よくありがちなのが、何かを導入する際に作った資料が運用やリソースの状況など数値やグラフが羅列された現場に偏った資料になってしまい、決裁権のある人たちにうまく伝わらないというもので、なぜそれが必要かというのはエンジニア同士だと分かり合えたりしますけど、上層部にはコストやメリットや政治的な観点での説得が必要だったりもして、そういった次元の違うところの仕事に対して億劫になりがちですし、それをエンジニア視点でうまく要約できる人がマネージャーとして存在していれば心強く思うでしょう。
また、「プログラマにとって大事なことを考えるのが大事な理由」に書いたようなエンジニアとして正しいことというのは、非エンジニアにとっては全く理解ができないことだったりします。
コードを書くことのこだわりであったり、時間をかけてその構成を作る理由や、うまく動いているものを作り直す必要性といったことは説明が難しいことではあるんですけど、本人としては断固たる意志があってやっていることであったりもします。
もちろんエンジニア同士であったとしても、担当レイヤーや運用と開発といった組織の違いによっては全く異なるものだったりもするんですけど、譲れないものがあるというこだわりは何となく共有できることで、当人の意思が明確なものについては、エンジニア視点から見ると大体正しいことであったりするわけです。
それをきちんとわかってくれる相手としてマネージャは(元)エンジニアであってほしいと思ったりします。
マネージャとしての適性と適齢期
ただ、マネジメントをしてくれるエンジニアにしても比較的モダンな開発経験のある人にしてほしいと思うかもしれません。
それは、(よくありがちなことですけど)レガシーな開発経験しかない人にその経験論を振りかざされて現場が混乱したり、せっかくの効率化した手法が台無しになることを避けたいということなんですけど、こう考えると比較的マネジメントに向いているのは若いメンバーと歳が近いエンジニアということになるかもしれません。
つまりは、最近まで現場で働きそこで使われている技術やエンジニア文化を知っている人物がより望ましいと感じたりします。
こうなってくると35歳や40歳でのエンジニア定年説というものもマネジメントに移る指標という観点でとらえたら悪くはないのかもしれません(自分はこういった説は否定的ではあるんですけど)。
もちろん当人にとっては開発現場から離れることの抵抗感というのはあると思いますけど、先に書いたようにエンジニアとしての正しさやこだわりというものをきちんと上申できる役割を担えるのはエンジニアしかいないと思うわけで、それは自己表現力を一段階伸ばすきっかけにもなります。

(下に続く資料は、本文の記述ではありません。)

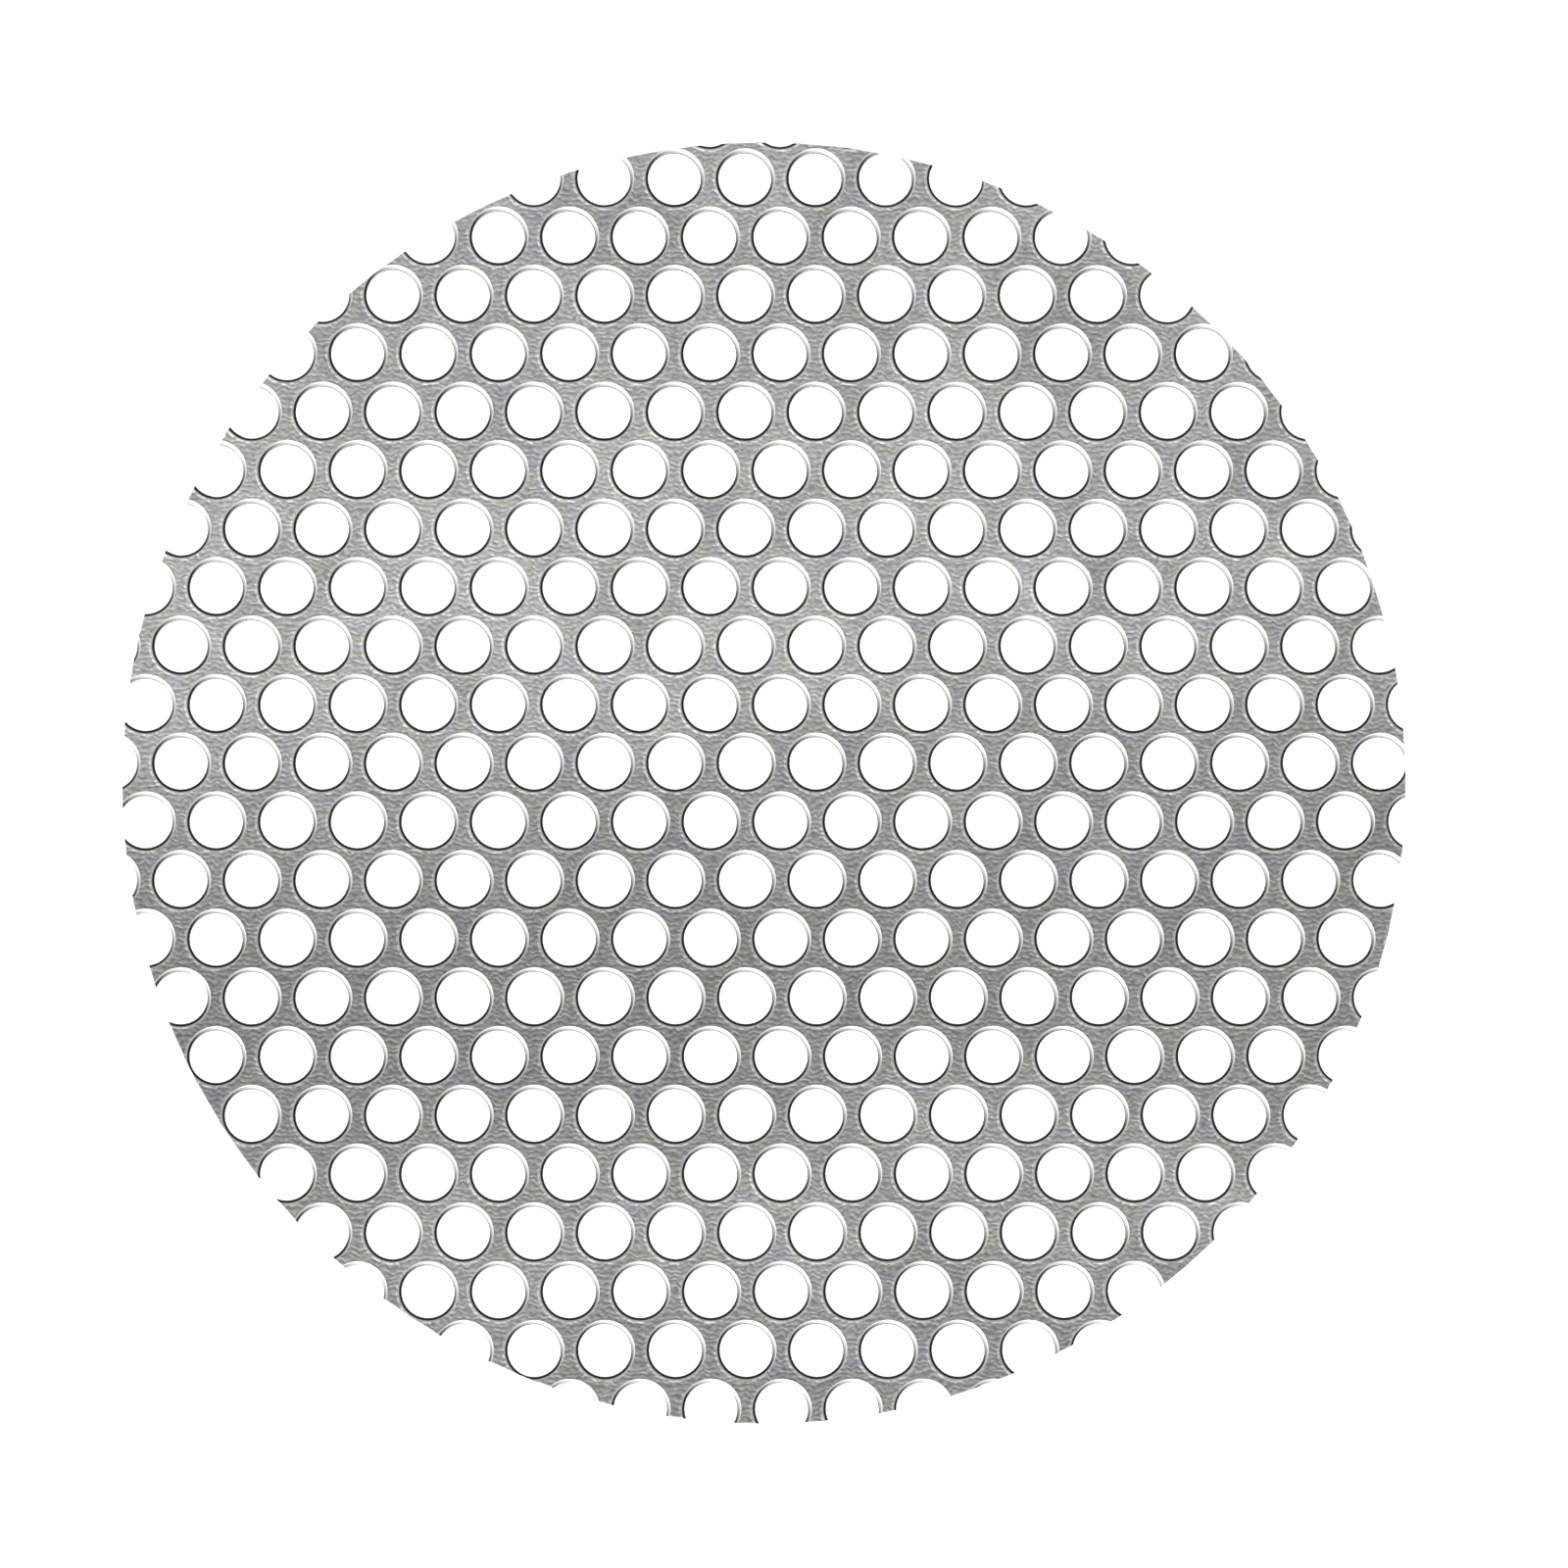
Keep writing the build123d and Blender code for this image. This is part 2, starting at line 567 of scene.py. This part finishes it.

また、世の中の著名なサービスの中にはエンジニアが発想したものというのが数多くあるわけですけど、単に設計書通りに何かを作るというのではなく、一から自分たちが考えたものを作るということは違った楽しさが生まれてきます。
見方を変えれば、現場のエンジニアを助けるには、現場のエンジニア上がりしかないと思いますし、それを担う役割を打診されるというのはそれを任せられる能力を買ってくれているのかもしれません。
マネージャがダメな場合のプロジェクトの末路なんて誰しも身に染みてわかっていると思いますから。
まとめ
実際には、自分たちが作り上げたいサービスやこだわりというものはエンジニア自身が説明すべきことです。
ただ、それにはその感覚的なものをちゃんと説明できるプレゼンテーション能力や、単に数値として羅列したものを組織や事業の発展のためにどう結び付けるのかといった戦略的な観点が必要になってきて、それを億劫に感じてしまうから足踏みしてしまい、それを伝えてくれるマネージャーという存在に頼ってしまう。
ですので、開発現場への執着というもの自分自身凄くわかることなんですけど、マネジメントへの誘いというのはそういった不足している領域を補う一つのきっかけに捉えれば悪くはないことなのかもしれません。